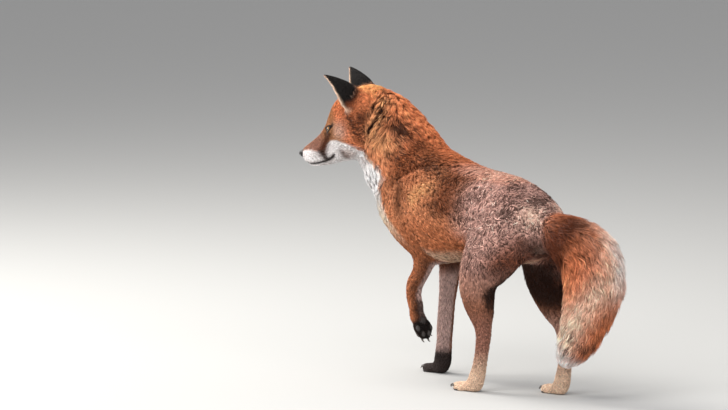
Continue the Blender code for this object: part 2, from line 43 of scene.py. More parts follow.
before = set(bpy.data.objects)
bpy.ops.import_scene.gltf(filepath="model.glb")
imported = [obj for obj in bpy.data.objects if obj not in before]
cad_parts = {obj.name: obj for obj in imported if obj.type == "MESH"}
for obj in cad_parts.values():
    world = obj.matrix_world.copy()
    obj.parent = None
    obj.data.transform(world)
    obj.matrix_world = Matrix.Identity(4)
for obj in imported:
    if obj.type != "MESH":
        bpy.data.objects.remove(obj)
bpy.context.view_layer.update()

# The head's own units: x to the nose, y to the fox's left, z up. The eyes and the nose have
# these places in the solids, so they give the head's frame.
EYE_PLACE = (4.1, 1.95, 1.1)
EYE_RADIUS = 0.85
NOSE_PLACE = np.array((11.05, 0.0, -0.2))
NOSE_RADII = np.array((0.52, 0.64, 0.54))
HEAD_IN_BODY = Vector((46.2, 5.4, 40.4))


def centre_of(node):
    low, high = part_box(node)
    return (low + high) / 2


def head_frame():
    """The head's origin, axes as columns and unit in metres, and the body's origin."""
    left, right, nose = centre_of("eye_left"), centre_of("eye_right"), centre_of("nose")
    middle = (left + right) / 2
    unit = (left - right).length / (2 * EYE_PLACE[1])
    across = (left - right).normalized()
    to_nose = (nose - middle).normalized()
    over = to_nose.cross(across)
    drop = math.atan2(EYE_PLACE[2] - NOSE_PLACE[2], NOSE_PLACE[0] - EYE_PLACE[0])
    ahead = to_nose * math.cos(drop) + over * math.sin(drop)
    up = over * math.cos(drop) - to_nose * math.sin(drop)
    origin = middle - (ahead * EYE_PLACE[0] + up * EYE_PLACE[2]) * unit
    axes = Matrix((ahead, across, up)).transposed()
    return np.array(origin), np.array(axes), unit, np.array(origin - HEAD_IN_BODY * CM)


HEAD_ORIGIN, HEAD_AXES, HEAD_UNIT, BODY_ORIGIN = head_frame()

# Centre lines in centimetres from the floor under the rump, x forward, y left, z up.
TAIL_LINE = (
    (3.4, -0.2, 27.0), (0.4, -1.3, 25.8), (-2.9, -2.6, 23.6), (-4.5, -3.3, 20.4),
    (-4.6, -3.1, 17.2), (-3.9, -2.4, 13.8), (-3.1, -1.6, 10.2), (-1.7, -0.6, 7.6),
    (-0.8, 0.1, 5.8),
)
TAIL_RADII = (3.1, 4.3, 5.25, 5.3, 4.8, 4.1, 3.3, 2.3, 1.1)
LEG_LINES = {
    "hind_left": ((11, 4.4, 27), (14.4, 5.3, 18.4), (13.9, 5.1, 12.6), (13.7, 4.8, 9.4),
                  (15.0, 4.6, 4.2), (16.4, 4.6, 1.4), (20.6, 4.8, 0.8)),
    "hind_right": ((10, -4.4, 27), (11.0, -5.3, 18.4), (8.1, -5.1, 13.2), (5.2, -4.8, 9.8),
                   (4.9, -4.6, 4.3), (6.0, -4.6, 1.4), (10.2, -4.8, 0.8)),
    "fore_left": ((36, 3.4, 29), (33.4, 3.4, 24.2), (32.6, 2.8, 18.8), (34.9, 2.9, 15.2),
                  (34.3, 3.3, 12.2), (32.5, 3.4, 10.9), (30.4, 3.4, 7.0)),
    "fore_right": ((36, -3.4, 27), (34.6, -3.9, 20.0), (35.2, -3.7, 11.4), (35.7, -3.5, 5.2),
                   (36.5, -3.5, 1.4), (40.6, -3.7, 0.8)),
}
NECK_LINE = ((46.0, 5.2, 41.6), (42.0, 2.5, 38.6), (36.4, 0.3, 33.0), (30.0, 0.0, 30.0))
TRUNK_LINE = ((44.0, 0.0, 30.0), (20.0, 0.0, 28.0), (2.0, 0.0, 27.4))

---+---

* **Set problem**: Give back exactly the material above from its opening line to the line bearing "return (low + high) / 2".

* **Response for this exercise**:
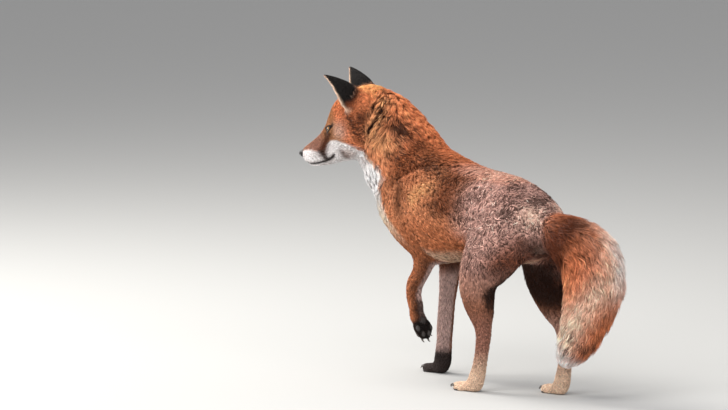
Continue the Blender code for this object: part 2, from line 43 of scene.py. More parts follow.
before = set(bpy.data.objects)
bpy.ops.import_scene.gltf(filepath="model.glb")
imported = [obj for obj in bpy.data.objects if obj not in before]
cad_parts = {obj.name: obj for obj in imported if obj.type == "MESH"}
for obj in cad_parts.values():
    world = obj.matrix_world.copy()
    obj.parent = None
    obj.data.transform(world)
    obj.matrix_world = Matrix.Identity(4)
for obj in imported:
    if obj.type != "MESH":
        bpy.data.objects.remove(obj)
bpy.context.view_layer.update()

# The head's own units: x to the nose, y to the fox's left, z up. The eyes and the nose have
# these places in the solids, so they give the head's frame.
EYE_PLACE = (4.1, 1.95, 1.1)
EYE_RADIUS = 0.85
NOSE_PLACE = np.array((11.05, 0.0, -0.2))
NOSE_RADII = np.array((0.52, 0.64, 0.54))
HEAD_IN_BODY = Vector((46.2, 5.4, 40.4))


def centre_of(node):
    low, high = part_box(node)
    return (low + high) / 2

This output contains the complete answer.